During Holy Week, when the Church recalls the Passion and Death of
Our Lord, Sister Theresa Margaret did not cease to weep over the cause
of so much suffering to the Son of God. She pleaded to be allowed to
do more penance than ever, as indeed she asked to do every Friday in
the year. Once, when Mother Theresa Mary advised her to moderate her
penances, her humble reply was: "Every day you see me omitting so
many things, isn't it a just debt that I should pay for
them?"
This love of suffering produced in her almost a holy envy, (if one
can call it so) of those indispositions and illnesses with which the
Sisters were visited by God, and she would say at times: "One can
see that they are real spouses of Christ when He gives them a part of
His Cross to bear, but to me, one who is ever ungrateful, He gives
nothing to suffer and I enjoy perfect health".
Her interior martyrdom came from the tenderness and at the same
time the austerity of her heart; a particular sensitiveness peculiar
to sensitive and deep souls.
God forges His own elect and tempers their wills to infrangibility,
hard as a diamond, and then in that true firmness, He places a heart
more tender even than that of a mother. The love that had given Sister
Theresa Margaret the strength to break every dearly beloved tie at the
tender age of seventeen, had not diminished, nay rather had gained in
intensity and given her the courage to suffer for her dear ones whom
she would love to the end.
Sister Theresa Margaret felt a very special tenderness towards her
father, because she said she saw him more in God, more conformable to
His maxims and because he was more intimately in touch with her than
all the rest. She would not give way, however, to any outward
expression of affection towards him and in writing would address him
as "Amatissimo Signor Padre", literally, "Beloved Sir
Father".
During the retreat in preparation for her Profession, after a
diligent examination, she concluded that she had given all to God, the
balance was even. She was not, however, satisfied; was there not
something else she could despoil herself of, for love of Him?
Suddenly, in an excess of even more tender filial love, she wrote to
her father: "Sir Father, I want to detach myself from you to
belong more than ever to Jesus". She knew, however, that the
volcano of filial love was far from being extinct, so she invited her
father to a singular combat ... to surmount their affection by a
warmer, closer union with God ... the loser to pay the victor, ceding
him the merits of three Holy Communions weekly. The conditions were
accepted, the detachment did result in a wider, more perfect union
with the Heart of Jesus.[4]
One day her father came to the Convent bringing her little brother
Francis Xavier, the one she loved best because he too was united to
God, and for whom she had earnestly implored a vocation to the
priesthood, a grace which was granted later. He asked his sister how
she could bear never to see her father again, and she replied:
"Would you have me give him up to God and then take back my
gift?" To think that her father was so near, only a few feet away
from her, talking to the Mother Prioress.

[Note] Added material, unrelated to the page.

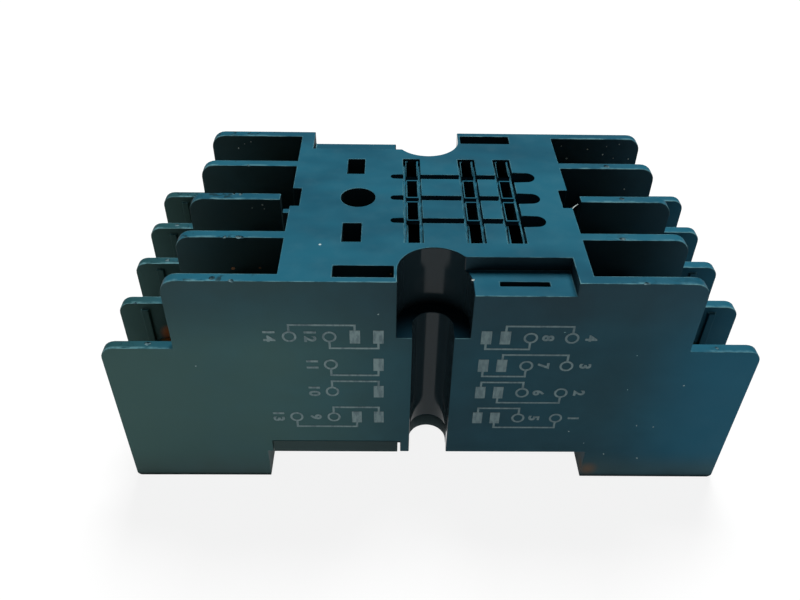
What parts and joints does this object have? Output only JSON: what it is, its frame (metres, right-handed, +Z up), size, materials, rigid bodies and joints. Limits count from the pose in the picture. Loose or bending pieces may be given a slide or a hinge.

What heroism in this young
girl of twenty, what nerves of steel to be able to hide the waves of
love that were overflowing from her heart ... what an indomitable
will.... She approached the grille, her black veil falling over her
face and shoulders, asked him for his blessing ... and then fled.

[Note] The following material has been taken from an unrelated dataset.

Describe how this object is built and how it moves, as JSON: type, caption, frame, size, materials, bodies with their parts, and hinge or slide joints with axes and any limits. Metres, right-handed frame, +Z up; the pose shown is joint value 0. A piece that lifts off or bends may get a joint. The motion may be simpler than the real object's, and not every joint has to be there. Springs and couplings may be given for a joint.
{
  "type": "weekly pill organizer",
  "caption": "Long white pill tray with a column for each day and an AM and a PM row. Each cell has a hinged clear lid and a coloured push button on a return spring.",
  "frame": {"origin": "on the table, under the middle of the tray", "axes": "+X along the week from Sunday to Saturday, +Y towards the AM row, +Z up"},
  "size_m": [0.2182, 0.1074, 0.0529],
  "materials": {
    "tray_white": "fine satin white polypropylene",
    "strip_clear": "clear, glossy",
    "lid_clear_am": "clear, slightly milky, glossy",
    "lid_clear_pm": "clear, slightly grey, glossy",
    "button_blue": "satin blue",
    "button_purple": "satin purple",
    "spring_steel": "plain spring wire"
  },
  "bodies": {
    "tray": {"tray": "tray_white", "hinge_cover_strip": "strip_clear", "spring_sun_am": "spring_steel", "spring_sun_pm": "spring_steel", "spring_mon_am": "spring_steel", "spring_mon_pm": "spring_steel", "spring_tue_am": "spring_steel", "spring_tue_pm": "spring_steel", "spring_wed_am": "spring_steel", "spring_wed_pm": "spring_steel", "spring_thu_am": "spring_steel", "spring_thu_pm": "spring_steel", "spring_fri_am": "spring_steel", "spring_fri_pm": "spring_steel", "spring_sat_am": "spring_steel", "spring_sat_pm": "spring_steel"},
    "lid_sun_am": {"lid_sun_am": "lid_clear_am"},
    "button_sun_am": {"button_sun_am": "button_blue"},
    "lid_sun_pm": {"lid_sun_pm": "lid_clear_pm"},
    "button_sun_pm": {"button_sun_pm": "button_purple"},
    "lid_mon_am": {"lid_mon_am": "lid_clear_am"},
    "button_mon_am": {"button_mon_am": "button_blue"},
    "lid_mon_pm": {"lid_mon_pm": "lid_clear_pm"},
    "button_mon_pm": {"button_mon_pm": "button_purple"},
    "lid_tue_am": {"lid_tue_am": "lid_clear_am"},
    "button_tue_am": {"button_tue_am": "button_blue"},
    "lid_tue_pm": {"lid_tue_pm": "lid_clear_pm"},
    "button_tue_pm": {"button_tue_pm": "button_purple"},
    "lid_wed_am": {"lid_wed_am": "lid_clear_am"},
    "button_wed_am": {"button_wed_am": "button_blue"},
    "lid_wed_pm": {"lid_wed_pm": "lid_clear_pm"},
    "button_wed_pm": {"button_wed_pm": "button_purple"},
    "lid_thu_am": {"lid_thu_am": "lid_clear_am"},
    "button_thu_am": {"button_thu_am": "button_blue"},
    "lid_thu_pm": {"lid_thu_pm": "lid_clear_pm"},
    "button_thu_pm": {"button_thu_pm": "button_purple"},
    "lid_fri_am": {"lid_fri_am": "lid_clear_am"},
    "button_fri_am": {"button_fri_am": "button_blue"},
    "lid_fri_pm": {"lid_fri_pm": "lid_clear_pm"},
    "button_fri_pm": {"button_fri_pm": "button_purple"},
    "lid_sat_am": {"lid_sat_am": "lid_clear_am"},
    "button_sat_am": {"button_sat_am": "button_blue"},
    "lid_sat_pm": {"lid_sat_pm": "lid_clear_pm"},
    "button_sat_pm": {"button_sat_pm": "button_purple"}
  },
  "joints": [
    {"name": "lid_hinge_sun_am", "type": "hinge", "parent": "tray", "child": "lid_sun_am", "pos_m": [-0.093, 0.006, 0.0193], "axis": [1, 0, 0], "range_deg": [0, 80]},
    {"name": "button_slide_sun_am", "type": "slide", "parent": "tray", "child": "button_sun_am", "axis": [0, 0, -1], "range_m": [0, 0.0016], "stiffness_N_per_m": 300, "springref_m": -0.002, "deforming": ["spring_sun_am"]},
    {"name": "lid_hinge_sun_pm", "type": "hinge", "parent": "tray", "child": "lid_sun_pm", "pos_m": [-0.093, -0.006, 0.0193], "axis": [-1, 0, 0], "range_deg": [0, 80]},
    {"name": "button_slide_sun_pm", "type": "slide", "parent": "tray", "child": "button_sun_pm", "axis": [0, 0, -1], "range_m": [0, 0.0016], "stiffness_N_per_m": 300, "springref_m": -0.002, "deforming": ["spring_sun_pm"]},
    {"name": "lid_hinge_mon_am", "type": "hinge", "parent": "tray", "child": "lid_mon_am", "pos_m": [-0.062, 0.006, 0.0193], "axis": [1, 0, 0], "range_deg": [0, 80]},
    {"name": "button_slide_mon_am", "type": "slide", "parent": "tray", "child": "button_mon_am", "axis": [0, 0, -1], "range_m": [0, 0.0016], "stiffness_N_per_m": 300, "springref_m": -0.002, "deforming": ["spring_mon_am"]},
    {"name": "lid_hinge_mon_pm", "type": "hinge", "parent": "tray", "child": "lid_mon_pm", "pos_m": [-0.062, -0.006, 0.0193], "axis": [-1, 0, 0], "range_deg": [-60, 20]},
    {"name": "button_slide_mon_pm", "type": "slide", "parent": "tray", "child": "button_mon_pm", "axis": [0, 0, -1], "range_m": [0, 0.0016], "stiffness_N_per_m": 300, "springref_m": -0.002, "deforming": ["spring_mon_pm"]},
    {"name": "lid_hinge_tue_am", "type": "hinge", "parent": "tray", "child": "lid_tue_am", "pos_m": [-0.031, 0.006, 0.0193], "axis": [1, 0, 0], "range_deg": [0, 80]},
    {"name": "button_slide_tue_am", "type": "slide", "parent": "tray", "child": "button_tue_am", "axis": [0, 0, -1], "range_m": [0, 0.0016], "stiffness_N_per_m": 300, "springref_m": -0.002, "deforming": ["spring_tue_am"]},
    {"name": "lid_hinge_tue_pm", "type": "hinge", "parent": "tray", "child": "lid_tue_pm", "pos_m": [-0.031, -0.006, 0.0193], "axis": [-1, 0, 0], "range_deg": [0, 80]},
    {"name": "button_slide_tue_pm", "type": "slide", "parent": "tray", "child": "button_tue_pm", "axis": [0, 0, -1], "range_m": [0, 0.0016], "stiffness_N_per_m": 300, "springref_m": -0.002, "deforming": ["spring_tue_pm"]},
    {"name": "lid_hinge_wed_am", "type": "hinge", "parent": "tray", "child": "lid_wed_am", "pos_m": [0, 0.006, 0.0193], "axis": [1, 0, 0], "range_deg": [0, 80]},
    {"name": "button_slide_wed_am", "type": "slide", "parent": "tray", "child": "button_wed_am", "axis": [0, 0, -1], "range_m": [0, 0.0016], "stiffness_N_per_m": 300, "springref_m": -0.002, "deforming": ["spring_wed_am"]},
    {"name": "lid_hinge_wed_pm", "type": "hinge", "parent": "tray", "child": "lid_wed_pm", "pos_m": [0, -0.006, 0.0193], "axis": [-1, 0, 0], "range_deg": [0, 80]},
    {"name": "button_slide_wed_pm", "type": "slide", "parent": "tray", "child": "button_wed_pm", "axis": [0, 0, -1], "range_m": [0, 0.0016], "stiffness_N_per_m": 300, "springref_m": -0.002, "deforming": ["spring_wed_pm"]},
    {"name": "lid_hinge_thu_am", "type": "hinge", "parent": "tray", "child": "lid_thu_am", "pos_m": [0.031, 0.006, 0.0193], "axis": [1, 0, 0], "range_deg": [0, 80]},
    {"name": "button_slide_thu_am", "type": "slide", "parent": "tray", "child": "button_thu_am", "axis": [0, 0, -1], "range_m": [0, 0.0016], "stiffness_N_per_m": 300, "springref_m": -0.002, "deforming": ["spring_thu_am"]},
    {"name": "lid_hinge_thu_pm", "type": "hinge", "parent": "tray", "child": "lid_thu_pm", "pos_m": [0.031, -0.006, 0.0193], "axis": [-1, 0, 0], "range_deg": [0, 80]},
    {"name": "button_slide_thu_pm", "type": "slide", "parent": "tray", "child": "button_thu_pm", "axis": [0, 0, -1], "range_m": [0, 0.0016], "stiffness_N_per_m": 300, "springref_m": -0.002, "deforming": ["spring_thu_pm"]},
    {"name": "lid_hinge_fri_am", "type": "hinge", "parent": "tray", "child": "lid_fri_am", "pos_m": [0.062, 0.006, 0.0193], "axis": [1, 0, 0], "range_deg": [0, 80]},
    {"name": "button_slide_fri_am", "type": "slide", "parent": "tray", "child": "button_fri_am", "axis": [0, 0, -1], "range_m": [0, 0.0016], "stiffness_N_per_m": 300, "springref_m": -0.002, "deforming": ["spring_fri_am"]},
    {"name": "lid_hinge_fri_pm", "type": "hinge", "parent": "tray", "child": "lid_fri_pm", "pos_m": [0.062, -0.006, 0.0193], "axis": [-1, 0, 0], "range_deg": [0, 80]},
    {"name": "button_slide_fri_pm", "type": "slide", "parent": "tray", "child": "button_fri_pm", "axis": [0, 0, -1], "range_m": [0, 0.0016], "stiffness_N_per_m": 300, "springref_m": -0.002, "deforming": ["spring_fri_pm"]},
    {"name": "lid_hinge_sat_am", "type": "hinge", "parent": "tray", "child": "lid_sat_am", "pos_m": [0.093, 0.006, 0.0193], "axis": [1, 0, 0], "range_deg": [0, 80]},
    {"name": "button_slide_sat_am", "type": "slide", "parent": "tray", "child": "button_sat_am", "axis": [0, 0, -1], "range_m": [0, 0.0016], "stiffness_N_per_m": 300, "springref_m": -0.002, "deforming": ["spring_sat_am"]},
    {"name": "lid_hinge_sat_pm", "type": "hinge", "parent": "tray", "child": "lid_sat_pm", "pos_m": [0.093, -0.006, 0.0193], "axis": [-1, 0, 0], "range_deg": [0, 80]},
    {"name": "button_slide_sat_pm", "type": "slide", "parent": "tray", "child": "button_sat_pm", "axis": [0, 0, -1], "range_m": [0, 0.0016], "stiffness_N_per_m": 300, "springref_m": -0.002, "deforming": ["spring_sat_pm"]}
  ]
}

Her extreme suffering, besides that of schooling her heart, was in
conquering her own nature.
"I thank God," she wrote to one of the Sisters of her
school, "that He made me conqueror, and freed my heart from so
many petty attachments that might have deviated my course from the one
objective which is to repose solely in Him. Though I am very far from
it, yet may He ever find me living annihilated in that Divine
Heart. Ask this of Him for me I pray." She confided her
resolutions to the Heart of Jesus. "My Jesus," she says in
her writings, "I want to be Thine in spite of whatever. I have
to suffer."
"I wish to mortify my intellect and my memory so that they may
become spiritual in such a way as to dwell with the soul in God and
that I may be able to say: My heart and my body have rejoiced in the
living God."[5]
Divinely inspired, she resolved never to let an opportunity for
suffering escape her; to accept it all gladly and silently as just
between her and her God. Her personal motto at Carmel was,
"Suffer and be silent for Christ's sake".
She understood the mystery of the Cross well, and yearned to ascend
Calvary with her Crucified Spouse. Let others receive great spiritual
consolations, she only wished to participate in all the sorrows of
Jesus, her only consolation being that she never received any.
"Every consolation I desire from God alone, not on earth, but
in Heaven. I care little to live happily, so long as I can live
piously.
"With good will I deliver my heart to suffering and
affliction; I am happy not to be happy, because for that Eternal
Banquet which is awaiting me, the fast must precede the Feast. I do
not deny joy to my heart, I merely defer it, because then without any
fear of losing it, it will be doubled!
"Outside these walls, I left every gratification that was not
spiritual. All my desires are stifled and buried deep so that they
should not torment me. I do not desire anything more deeply than to be
given the grace to persevere in this way. I do not desire anything and
I close the door to the world and all earthly consolations."
1. St. Theresa. The Way of Perfection.
2. Besides Friday, the discipline is used on Mondays and
Wednesdays.
3. Process of Canonization.
4. From a Memoir left by Cavalier Ignatius. We know that
at the time of the Saint's approaching Profession she still wrote most
affectionate letters to her mother.
5. Letter to Mother Mary degli Albizi, January 9, 1769.